[-empyre-] week four: Pain, Suffering, and Death in the Virtual

Alan Sondheim sondheim at panix.com
Thu Oct 25 15:25:18 EST 2012



On Wed, 24 Oct 2012, Maria Damon wrote:

> Dear all,
> Alan, Peter, thanks for your comments. I'm in a slightly awkward position of 
> being in MLA-DAOC meetings through Friday, so my ability to really post with 
> an appropriate fullness of attention is somewhat compromised right now. 
> Peter, this is really powerful.
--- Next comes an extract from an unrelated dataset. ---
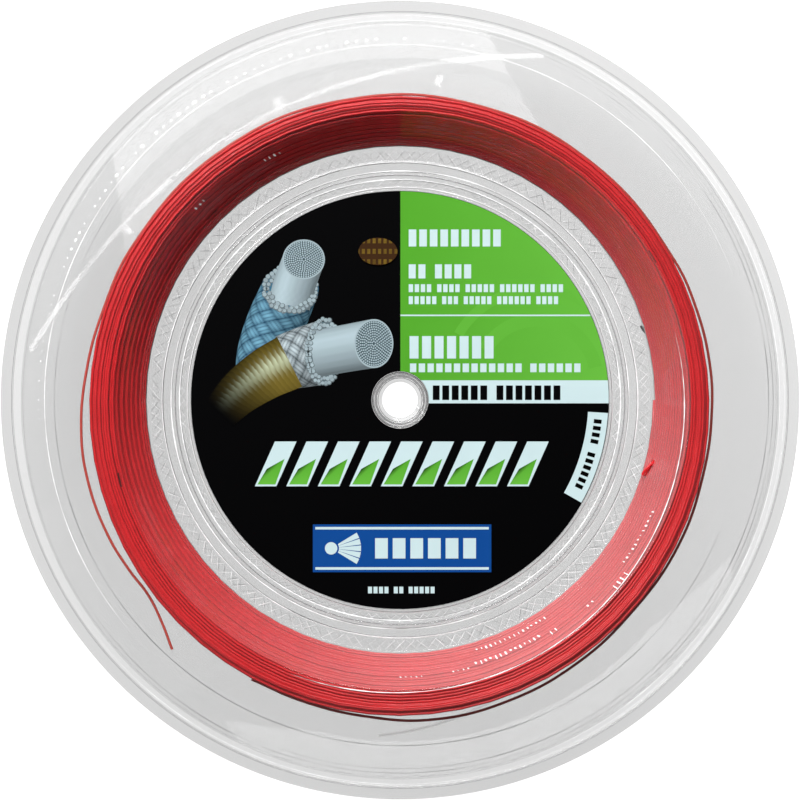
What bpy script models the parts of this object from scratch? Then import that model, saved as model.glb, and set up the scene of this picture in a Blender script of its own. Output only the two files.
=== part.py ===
"""Double string reel: two formed clear shells and a divider disc, welded through the web, with a main string
wound in the front channel and a cross string in the rear one.

The reel lies flat on its rear lip. Its axis is +Z, its origin is on the axis at the rear lip, and the
front label faces up. Metres."""

import math

import bmesh
import bpy
from mathutils import Matrix, Vector

MM = 0.001

# Driving dimensions.
FLANGE_RADIUS = 95 * MM
TOTAL_HEIGHT = 29 * MM
SHEET = 0.5 * MM  # the formed sheet's thickness
GAP = 0.3 * MM  # between pieces that touch on the real reel
STEPS = 72  # facets round a turned piece
BORE_RADIUS = 4.35 * MM

MIDDLE = TOTAL_HEIGHT / 2
WEB_FACE = SHEET / 2 + GAP + SHEET  # heights are counted outwards from the middle plane
LIP_FACE = MIDDLE
LIP_WIDTH = 2.7 * MM
LIP_STEP = 0.4 * MM
FLANGE_FACE = LIP_FACE - 1.1 * MM
FLANGE_FOLD_RADIUS = 85.6 * MM
DRUM_FOOT_RADIUS = 60.6 * MM
DRUM_TOP_RADIUS = 69.3 * MM

PLATEAU_RISE = 0.8 * MM  # the label's seat stands proud of the web
PLATEAU_INNER_RADIUS = 6.5 * MM
PLATEAU_OUTER_RADIUS = 50.8 * MM
COLLAR_RADIUS = 5.2 * MM
BEAD_RADIUS = 54.3 * MM
BEAD_HALF_WIDTH = 0.8 * MM
BEAD_RISE = 1.1 * MM

DIVIDER_RADIUS = 91.6 * MM

LABEL_RADIUS = 50.4 * MM
LABEL_HOLE_RADIUS = 6.9 * MM
PAPER = 0.2 * MM
LABEL_FACE = WEB_FACE + PLATEAU_RISE + GAP + PAPER
STICKER_FACE = LABEL_FACE + GAP + PAPER
TAB_INNER_RADIUS = 45.4 * MM
TAB_OUTER_RADIUS = 50.2 * MM
TAB_FIRST_ANGLE, TAB_LAST_ANGLE = math.radians(-29.5), math.radians(-3.6)
SEAL_CENTRE = Vector((-5.3 * MM, 35.8 * MM))
SEAL_HALF_SIZE = Vector((4.7 * MM, 3.3 * MM))

MAIN_DIAMETER, CROSS_DIAMETER = 0.67 * MM, 0.61 * MM
DRUM_CLEARANCE = 0.5 * MM  # between the drum's wall and the wound string
MAIN_RADIUS, CROSS_RADIUS = 73.7 * MM, 71.6 * MM  # of the windings at their sides
CROWN = 0.6 * MM  # how much further a winding stands out at its middle

SLIT_LENGTH, SLIT_WIDTH = 5.0 * MM, 1.4 * MM
SLIT_ANGLE = math.radians(-15.2)
SLIT_HEIGHT = 3.2 * MM
SLIT_SLOPE = math.radians(24)  # the slit runs round the drum and down towards the web

# The main string's loose last turn: angle about +Z in degrees, radius and height in millimetres. It leaves
# the winding, springs off it in three bows and ends in a straight tail.
LOOSE_TURN_ROUTE = (
    (-478, 75.05, 21.0), (-468, 75.45, 21.1), (-456, 76.9, 21.3), (-444, 77.9, 21.5), (-430, 77.2, 21.4),
    (-416, 75.9, 21.2), (-403, 75.2, 21.0), (-388, 75.05, 20.9), (-374, 75.1, 20.8), (-362, 75.5, 20.7),
    (-353, 75.7, 20.6), (-342, 75.5, 20.6), (-333, 75.15, 20.6), (-310, 75.05, 20.7), (-285, 75.05, 20.9),
    (-260, 75.05, 21.1), (-235, 75.05, 21.3), (-210, 75.05, 21.5), (-197, 75.25, 21.7), (-186, 76.4, 22.0),
    (-174, 77.6, 22.3), (-165, 78.0, 22.5), (-155, 77.7, 22.7), (-148, 77.0, 22.8), (-142, 76.8, 22.9),
    (-137, 78.4, 23.0), (-132.4, 80.9, 23.1),
)  # fmt: skip
# The cross string's free end, which leaves the rear winding and opens out towards the rim.
FREE_END_ROUTE = (
    (-47, 72.9, 8.0), (-55, 73.15, 8.0), (-63, 74.2, 8.0), (-69, 75.5, 8.0), (-75.2, 77.2, 7.9),
    (-82.7, 79.2, 7.8), (-88, 80.5, 7.7), (-93.6, 81.9, 7.6),
)  # fmt: skip
CORD_POINTS = {"main_string_loose_turn": 80, "cross_string_free_end": 24}


def clear_scene():
    for ob in list(bpy.data.objects):
        bpy.data.objects.remove(ob, do_unlink=True)


def make_material(name, colour, roughness, alpha=1.0, metallic=0.0):
    mat = bpy.data.materials.new(name)
    mat.use_nodes = True
    shader = mat.node_tree.nodes["Principled BSDF"]
    shader.inputs["Base Color"].default_value = (*colour, 1.0)
    shader.inputs["Roughness"].default_value = roughness
    shader.inputs["Metallic"].default_value = metallic
    shader.inputs["Alpha"].default_value = alpha
    return mat


def new_object(name, mesh, material):
    mesh.materials.append(material)
    ob = bpy.data.objects.new(name, mesh)
    bpy.context.scene.collection.objects.link(ob)
    return ob


def outline_mesh(name, points, closed):
    """A mesh of edges through points, given as (radius, height)."""
    mesh = bpy.data.meshes.new(name)
    edges = [(i, i + 1) for i in range(len(points) - 1)]
    if closed:
        edges.append((len(points) - 1, 0))
    mesh.from_pydata([(radius, 0.0, height) for radius, height in points], edges, [])
    return mesh


def add_screw(ob):
    screw = ob.modifiers.new("turn", "SCREW")
    screw.axis = "Z"
    screw.angle = math.tau
    screw.steps = STEPS
    screw.render_steps = STEPS
    screw.use_merge_vertices = True
    screw.merge_threshold = 0.00001
    screw.use_smooth_shade = True
    return screw


def turned_ring(name, points, material):
    """A closed outline turned round +Z. The points run down the outer side and back up the inner one."""
    ob = new_object(name, outline_mesh(name, points, closed=True), material)
    add_screw(ob)
    return ob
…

Biting the hand that feeds one?that is, ones 
> own hand?seems an angry rejection of a life that has betrayed one?an 
> appropriate response to an overwhelming loss.
> Alan can you say more about what you mean by the "ultimate collapse" in 
> relation to the "ultimate risk/control of the body by the self"? there seems 
> to be a tension between these two concepts, control and collapse.
> The word "smart," btw, also is related to "mord," with the sharpness of 
> intelligence apparently a very late development in the word's history 
> compared to the sharpness of stinging or other pain.
> Is intelligence a kind of suffering, pain and death?
> "Si on sait tout, c'est la mort."
>

I think of ultimate control as leading (as in category theory, which I'm 
trying now to understand) to a _terminal object,_ which absorbs everything 
- cutting is among many other relevant things, an exerting of control over 
the body, but it also reduces the body to a cipher; catatonia is another 
example. I knew an anorectic artist years ago who was going with someone 
incredibly wealthy; she said that her greatest joy was to have him take 
her to an expensive restaurant; she'd then go into the restaurant bathroom 
and vomit everything up; this was control; she was also on heroin; this 
was cipher. Vito's piece demarcated and imagined the control-space of the 
mouth on the body; it also reduced the body to meat with an uncanny 
relationship to eating.

On a light note, MLA - I was invited years ago to speak in San Francisco - 
they - someone - flew me out. I couldn't relate to anyone there - so I 
ended up staying up to 3-4 am - roaming around the meeting rooms and 
gathering up the graffitied napkins - I felt I was a ghost haunting the 
conference. I felt I didn't belong - the control was in taking the rooms 
over in the night - the cipher was in the non-entity I felt and knew I was 
at the event. So it veered between 0 and 1 or 1 and 0 or null and non-null 
- but there was also incredible pleasure in the roaming - as there may be 
in cutting as well.

To return the question - does knowledge bring pain? Are they en/tranced?